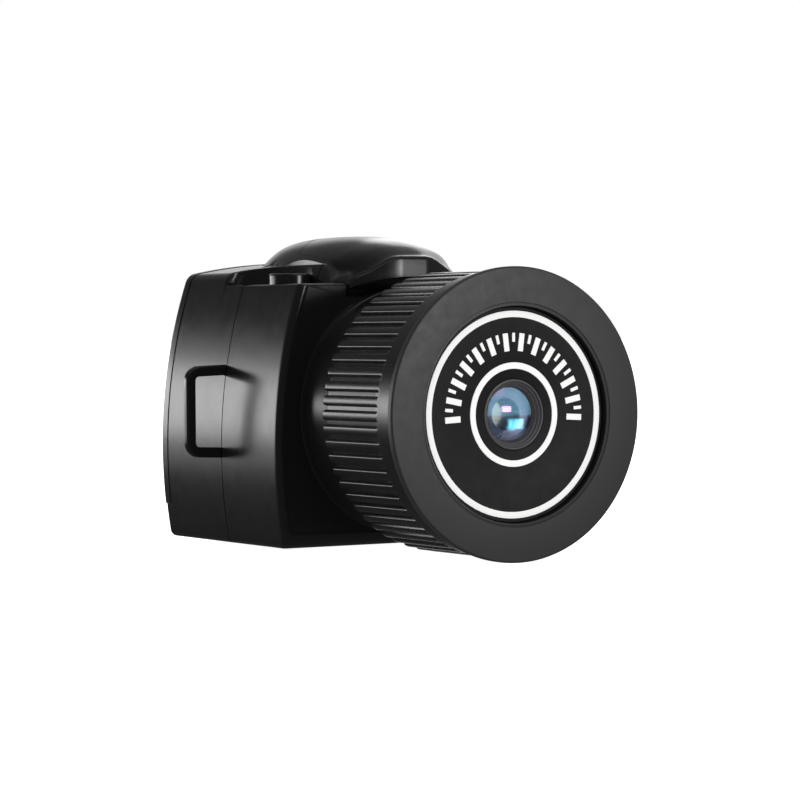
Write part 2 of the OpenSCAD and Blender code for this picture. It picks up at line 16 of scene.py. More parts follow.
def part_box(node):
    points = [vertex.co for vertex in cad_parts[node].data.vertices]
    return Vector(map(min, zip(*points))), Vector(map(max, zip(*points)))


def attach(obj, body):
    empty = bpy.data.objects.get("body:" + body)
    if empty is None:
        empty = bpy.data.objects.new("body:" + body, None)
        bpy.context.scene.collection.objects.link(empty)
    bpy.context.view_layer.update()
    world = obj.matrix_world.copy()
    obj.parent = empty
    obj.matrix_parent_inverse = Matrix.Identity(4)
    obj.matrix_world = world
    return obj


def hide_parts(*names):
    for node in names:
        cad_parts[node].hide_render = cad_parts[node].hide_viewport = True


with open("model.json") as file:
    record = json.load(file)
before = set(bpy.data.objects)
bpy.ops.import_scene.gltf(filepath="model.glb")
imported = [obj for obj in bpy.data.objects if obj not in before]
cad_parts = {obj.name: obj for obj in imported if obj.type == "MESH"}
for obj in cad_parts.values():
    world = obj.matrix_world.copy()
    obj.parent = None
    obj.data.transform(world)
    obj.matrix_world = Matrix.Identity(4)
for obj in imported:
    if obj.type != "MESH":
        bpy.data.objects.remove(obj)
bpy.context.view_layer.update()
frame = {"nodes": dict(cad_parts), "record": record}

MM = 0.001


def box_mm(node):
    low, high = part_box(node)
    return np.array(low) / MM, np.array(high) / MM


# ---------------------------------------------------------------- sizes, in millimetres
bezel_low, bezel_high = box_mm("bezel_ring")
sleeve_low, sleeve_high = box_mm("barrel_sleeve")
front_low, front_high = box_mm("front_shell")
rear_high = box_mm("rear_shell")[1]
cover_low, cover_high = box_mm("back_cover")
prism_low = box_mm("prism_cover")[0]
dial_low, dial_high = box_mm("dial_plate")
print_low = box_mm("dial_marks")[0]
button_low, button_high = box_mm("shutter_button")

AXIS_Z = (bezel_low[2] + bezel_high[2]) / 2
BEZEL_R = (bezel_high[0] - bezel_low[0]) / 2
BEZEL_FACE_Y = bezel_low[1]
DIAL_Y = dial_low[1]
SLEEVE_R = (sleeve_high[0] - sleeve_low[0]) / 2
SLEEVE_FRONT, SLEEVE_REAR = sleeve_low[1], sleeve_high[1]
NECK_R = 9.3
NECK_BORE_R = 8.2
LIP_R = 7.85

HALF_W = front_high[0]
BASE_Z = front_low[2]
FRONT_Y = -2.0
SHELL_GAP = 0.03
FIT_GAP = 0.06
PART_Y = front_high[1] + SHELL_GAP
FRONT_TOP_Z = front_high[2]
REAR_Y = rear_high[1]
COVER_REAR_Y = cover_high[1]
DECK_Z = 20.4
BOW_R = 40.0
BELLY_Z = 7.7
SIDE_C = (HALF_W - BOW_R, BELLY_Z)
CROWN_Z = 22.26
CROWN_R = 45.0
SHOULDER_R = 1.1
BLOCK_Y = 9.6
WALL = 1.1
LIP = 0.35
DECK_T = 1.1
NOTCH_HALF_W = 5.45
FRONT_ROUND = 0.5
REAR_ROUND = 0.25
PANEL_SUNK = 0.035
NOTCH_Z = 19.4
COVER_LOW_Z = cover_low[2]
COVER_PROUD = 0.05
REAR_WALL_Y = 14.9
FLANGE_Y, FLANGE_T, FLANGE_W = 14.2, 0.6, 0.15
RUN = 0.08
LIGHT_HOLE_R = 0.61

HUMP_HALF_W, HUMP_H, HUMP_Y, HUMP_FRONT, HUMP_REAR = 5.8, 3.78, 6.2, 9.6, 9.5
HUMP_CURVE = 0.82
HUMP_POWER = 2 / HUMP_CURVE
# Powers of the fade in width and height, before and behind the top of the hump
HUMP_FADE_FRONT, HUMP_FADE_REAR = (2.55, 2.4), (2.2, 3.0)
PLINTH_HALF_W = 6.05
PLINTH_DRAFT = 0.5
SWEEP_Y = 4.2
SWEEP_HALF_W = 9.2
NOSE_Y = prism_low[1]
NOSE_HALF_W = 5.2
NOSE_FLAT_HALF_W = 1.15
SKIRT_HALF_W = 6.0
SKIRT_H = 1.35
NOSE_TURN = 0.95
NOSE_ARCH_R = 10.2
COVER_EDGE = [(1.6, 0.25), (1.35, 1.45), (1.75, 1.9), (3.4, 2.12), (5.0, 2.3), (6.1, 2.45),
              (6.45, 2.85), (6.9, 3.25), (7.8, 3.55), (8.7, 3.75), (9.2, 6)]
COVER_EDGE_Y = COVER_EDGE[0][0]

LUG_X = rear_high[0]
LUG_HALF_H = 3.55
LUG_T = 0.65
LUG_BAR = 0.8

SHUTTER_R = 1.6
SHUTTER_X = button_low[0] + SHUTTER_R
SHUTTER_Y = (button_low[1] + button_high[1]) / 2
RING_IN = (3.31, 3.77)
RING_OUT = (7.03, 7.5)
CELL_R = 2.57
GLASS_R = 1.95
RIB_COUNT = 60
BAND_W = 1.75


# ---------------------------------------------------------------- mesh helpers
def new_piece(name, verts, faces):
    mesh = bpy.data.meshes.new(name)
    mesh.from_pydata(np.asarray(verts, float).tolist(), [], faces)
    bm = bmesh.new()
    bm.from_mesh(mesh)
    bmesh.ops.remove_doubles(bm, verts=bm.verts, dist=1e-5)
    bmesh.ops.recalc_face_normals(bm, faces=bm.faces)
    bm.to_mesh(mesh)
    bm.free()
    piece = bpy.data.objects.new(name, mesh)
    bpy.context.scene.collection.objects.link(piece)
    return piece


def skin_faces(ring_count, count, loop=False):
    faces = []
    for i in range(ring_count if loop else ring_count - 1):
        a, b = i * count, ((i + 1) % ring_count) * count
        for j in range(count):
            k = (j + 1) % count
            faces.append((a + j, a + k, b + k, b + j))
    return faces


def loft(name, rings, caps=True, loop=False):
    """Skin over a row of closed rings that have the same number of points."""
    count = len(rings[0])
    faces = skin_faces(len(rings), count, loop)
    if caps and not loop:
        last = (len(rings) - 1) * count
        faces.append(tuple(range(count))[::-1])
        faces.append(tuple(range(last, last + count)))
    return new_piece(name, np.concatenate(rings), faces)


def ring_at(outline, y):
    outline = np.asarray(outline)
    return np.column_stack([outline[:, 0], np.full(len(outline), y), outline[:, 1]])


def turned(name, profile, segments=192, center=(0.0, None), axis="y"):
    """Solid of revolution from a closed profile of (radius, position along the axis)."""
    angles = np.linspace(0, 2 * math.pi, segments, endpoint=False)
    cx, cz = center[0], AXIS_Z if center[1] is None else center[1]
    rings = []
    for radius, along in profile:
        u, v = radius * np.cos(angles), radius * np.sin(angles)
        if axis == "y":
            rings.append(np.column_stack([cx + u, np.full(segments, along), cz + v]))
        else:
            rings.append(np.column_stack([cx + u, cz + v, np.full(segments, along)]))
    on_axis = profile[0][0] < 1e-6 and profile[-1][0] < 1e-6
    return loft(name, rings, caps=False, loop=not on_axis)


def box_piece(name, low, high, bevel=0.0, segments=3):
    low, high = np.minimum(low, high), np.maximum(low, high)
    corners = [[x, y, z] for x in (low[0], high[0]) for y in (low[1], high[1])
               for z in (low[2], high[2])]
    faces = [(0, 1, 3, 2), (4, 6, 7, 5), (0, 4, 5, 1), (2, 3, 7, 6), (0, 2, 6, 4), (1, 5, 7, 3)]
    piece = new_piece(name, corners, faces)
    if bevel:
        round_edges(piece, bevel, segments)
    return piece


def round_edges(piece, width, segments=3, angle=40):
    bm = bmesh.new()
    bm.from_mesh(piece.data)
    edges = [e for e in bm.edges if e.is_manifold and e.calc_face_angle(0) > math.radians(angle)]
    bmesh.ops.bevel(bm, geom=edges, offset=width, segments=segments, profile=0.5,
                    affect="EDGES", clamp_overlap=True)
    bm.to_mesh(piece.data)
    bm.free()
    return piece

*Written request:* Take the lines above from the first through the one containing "obj.matrix_parent_inverse = Matrix.Identity(4)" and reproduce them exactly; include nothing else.

*Exercise solution:*
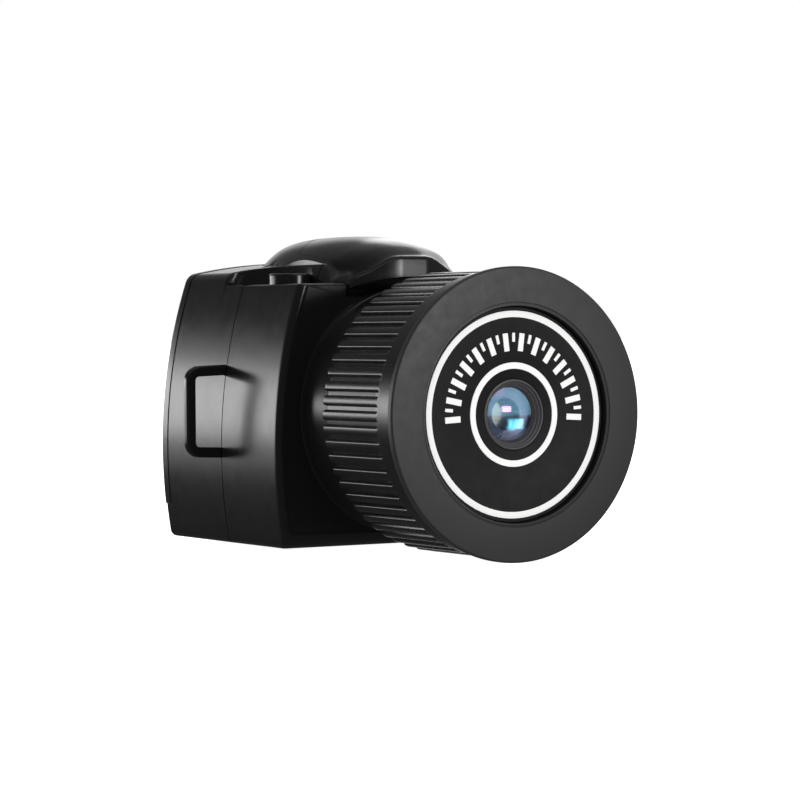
Write part 2 of the OpenSCAD and Blender code for this picture. It picks up at line 16 of scene.py. More parts follow.
def part_box(node):
    points = [vertex.co for vertex in cad_parts[node].data.vertices]
    return Vector(map(min, zip(*points))), Vector(map(max, zip(*points)))


def attach(obj, body):
    empty = bpy.data.objects.get("body:" + body)
    if empty is None:
        empty = bpy.data.objects.new("body:" + body, None)
        bpy.context.scene.collection.objects.link(empty)
    bpy.context.view_layer.update()
    world = obj.matrix_world.copy()
    obj.parent = empty
    obj.matrix_parent_inverse = Matrix.Identity(4)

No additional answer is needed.